WHAT IS REQUIRED
Repeat everything in the material exactly.

SUPPLIED INFORMATION
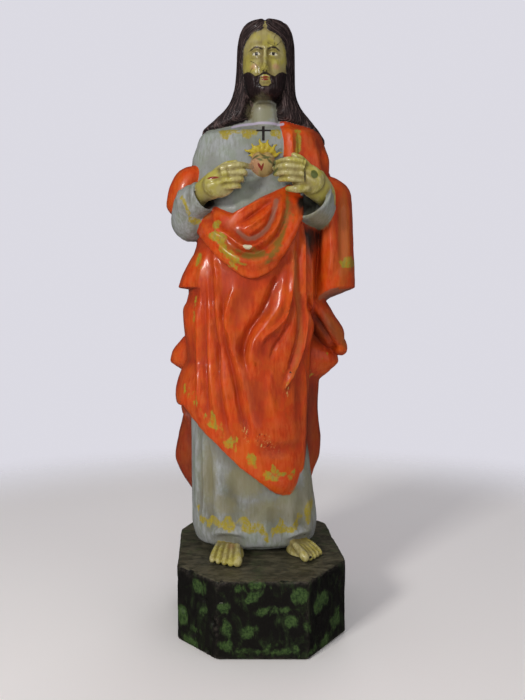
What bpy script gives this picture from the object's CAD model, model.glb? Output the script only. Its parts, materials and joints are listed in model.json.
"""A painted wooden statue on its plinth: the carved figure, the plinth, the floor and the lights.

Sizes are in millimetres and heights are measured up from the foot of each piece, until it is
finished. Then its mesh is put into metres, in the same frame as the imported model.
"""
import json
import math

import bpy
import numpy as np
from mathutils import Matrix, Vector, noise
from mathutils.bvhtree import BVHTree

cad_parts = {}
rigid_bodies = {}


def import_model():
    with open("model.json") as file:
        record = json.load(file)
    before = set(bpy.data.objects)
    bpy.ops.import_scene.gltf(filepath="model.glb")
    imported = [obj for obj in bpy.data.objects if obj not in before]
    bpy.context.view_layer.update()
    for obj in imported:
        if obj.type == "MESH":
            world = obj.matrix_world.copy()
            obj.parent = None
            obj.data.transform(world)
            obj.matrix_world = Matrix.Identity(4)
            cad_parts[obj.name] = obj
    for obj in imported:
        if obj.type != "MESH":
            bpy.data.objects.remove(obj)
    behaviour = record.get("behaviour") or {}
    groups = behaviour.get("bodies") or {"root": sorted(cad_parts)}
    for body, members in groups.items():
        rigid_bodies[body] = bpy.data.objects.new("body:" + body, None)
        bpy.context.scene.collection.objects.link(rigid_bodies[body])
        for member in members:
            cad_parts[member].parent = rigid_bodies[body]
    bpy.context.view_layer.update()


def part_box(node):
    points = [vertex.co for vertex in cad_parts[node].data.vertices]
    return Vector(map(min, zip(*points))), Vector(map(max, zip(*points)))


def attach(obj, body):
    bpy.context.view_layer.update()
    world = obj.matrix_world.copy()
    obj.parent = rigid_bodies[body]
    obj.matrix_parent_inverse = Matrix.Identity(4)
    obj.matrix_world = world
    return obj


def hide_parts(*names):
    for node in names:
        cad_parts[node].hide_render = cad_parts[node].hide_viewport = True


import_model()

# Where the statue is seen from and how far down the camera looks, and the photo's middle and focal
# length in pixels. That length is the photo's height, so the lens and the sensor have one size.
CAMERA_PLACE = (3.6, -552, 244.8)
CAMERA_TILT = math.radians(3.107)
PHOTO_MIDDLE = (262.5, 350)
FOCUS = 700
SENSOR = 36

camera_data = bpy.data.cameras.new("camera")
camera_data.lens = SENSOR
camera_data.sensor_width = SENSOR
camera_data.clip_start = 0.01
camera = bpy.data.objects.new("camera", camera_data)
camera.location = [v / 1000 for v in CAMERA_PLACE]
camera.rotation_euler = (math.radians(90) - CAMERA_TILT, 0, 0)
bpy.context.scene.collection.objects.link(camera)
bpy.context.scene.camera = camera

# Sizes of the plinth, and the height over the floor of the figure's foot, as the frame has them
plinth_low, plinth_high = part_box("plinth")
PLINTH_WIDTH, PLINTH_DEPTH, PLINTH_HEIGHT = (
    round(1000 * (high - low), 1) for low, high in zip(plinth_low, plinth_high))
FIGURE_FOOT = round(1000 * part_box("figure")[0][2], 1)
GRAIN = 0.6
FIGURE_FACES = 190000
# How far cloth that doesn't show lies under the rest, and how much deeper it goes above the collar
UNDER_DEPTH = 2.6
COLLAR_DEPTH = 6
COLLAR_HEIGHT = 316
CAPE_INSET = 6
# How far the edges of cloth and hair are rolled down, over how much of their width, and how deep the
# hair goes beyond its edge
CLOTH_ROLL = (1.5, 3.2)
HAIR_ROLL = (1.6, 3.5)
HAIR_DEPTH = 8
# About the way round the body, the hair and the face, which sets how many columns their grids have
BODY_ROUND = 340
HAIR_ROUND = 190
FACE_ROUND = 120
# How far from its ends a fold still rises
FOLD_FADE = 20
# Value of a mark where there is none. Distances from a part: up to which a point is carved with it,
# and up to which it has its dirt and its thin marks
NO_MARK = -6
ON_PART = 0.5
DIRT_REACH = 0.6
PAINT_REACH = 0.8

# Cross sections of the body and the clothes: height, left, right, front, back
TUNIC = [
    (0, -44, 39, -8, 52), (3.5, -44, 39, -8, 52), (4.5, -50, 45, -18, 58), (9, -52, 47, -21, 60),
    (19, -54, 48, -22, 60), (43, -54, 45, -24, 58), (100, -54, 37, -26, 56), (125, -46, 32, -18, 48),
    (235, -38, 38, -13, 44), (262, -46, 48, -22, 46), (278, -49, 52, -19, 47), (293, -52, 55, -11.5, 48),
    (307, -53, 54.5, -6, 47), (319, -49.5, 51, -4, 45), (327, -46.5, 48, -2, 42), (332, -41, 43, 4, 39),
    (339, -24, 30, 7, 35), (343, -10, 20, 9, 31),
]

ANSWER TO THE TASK
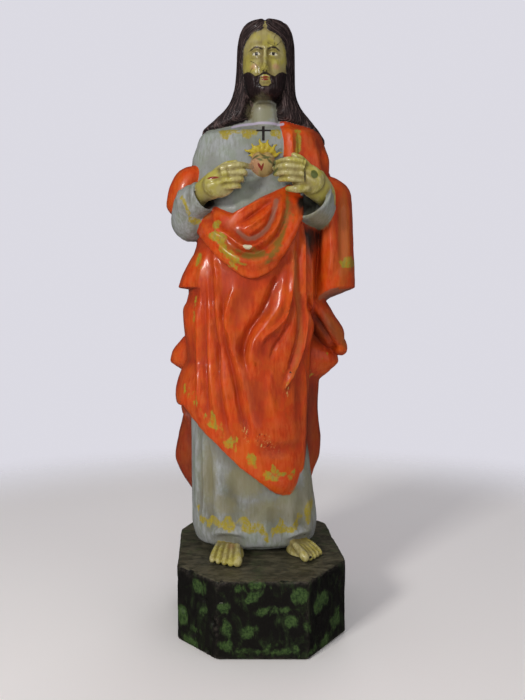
What bpy script gives this picture from the object's CAD model, model.glb? Output the script only. Its parts, materials and joints are listed in model.json.
"""A painted wooden statue on its plinth: the carved figure, the plinth, the floor and the lights.

Sizes are in millimetres and heights are measured up from the foot of each piece, until it is
finished. Then its mesh is put into metres, in the same frame as the imported model.
"""
import json
import math

import bpy
import numpy as np
from mathutils import Matrix, Vector, noise
from mathutils.bvhtree import BVHTree

cad_parts = {}
rigid_bodies = {}


def import_model():
    with open("model.json") as file:
        record = json.load(file)
    before = set(bpy.data.objects)
    bpy.ops.import_scene.gltf(filepath="model.glb")
    imported = [obj for obj in bpy.data.objects if obj not in before]
    bpy.context.view_layer.update()
    for obj in imported:
        if obj.type == "MESH":
            world = obj.matrix_world.copy()
            obj.parent = None
            obj.data.transform(world)
            obj.matrix_world = Matrix.Identity(4)
            cad_parts[obj.name] = obj
    for obj in imported:
        if obj.type != "MESH":
            bpy.data.objects.remove(obj)
    behaviour = record.get("behaviour") or {}
    groups = behaviour.get("bodies") or {"root": sorted(cad_parts)}
    for body, members in groups.items():
        rigid_bodies[body] = bpy.data.objects.new("body:" + body, None)
        bpy.context.scene.collection.objects.link(rigid_bodies[body])
        for member in members:
            cad_parts[member].parent = rigid_bodies[body]
    bpy.context.view_layer.update()


def part_box(node):
    points = [vertex.co for vertex in cad_parts[node].data.vertices]
    return Vector(map(min, zip(*points))), Vector(map(max, zip(*points)))


def attach(obj, body):
    bpy.context.view_layer.update()
    world = obj.matrix_world.copy()
    obj.parent = rigid_bodies[body]
    obj.matrix_parent_inverse = Matrix.Identity(4)
    obj.matrix_world = world
    return obj


def hide_parts(*names):
    for node in names:
        cad_parts[node].hide_render = cad_parts[node].hide_viewport = True


import_model()

# Where the statue is seen from and how far down the camera looks, and the photo's middle and focal
# length in pixels. That length is the photo's height, so the lens and the sensor have one size.
CAMERA_PLACE = (3.6, -552, 244.8)
CAMERA_TILT = math.radians(3.107)
PHOTO_MIDDLE = (262.5, 350)
FOCUS = 700
SENSOR = 36

camera_data = bpy.data.cameras.new("camera")
camera_data.lens = SENSOR
camera_data.sensor_width = SENSOR
camera_data.clip_start = 0.01
camera = bpy.data.objects.new("camera", camera_data)
camera.location = [v / 1000 for v in CAMERA_PLACE]
camera.rotation_euler = (math.radians(90) - CAMERA_TILT, 0, 0)
bpy.context.scene.collection.objects.link(camera)
bpy.context.scene.camera = camera

# Sizes of the plinth, and the height over the floor of the figure's foot, as the frame has them
plinth_low, plinth_high = part_box("plinth")
PLINTH_WIDTH, PLINTH_DEPTH, PLINTH_HEIGHT = (
    round(1000 * (high - low), 1) for low, high in zip(plinth_low, plinth_high))
FIGURE_FOOT = round(1000 * part_box("figure")[0][2], 1)
GRAIN = 0.6
FIGURE_FACES = 190000
# How far cloth that doesn't show lies under the rest, and how much deeper it goes above the collar
UNDER_DEPTH = 2.6
COLLAR_DEPTH = 6
COLLAR_HEIGHT = 316
CAPE_INSET = 6
# How far the edges of cloth and hair are rolled down, over how much of their width, and how deep the
# hair goes beyond its edge
CLOTH_ROLL = (1.5, 3.2)
HAIR_ROLL = (1.6, 3.5)
HAIR_DEPTH = 8
# About the way round the body, the hair and the face, which sets how many columns their grids have
BODY_ROUND = 340
HAIR_ROUND = 190
FACE_ROUND = 120
# How far from its ends a fold still rises
FOLD_FADE = 20
# Value of a mark where there is none. Distances from a part: up to which a point is carved with it,
# and up to which it has its dirt and its thin marks
NO_MARK = -6
ON_PART = 0.5
DIRT_REACH = 0.6
PAINT_REACH = 0.8

# Cross sections of the body and the clothes: height, left, right, front, back
TUNIC = [
    (0, -44, 39, -8, 52), (3.5, -44, 39, -8, 52), (4.5, -50, 45, -18, 58), (9, -52, 47, -21, 60),
    (19, -54, 48, -22, 60), (43, -54, 45, -24, 58), (100, -54, 37, -26, 56), (125, -46, 32, -18, 48),
    (235, -38, 38, -13, 44), (262, -46, 48, -22, 46), (278, -49, 52, -19, 47), (293, -52, 55, -11.5, 48),
    (307, -53, 54.5, -6, 47), (319, -49.5, 51, -4, 45), (327, -46.5, 48, -2, 42), (332, -41, 43, 4, 39),
    (339, -24, 30, 7, 35), (343, -10, 20, 9, 31),
]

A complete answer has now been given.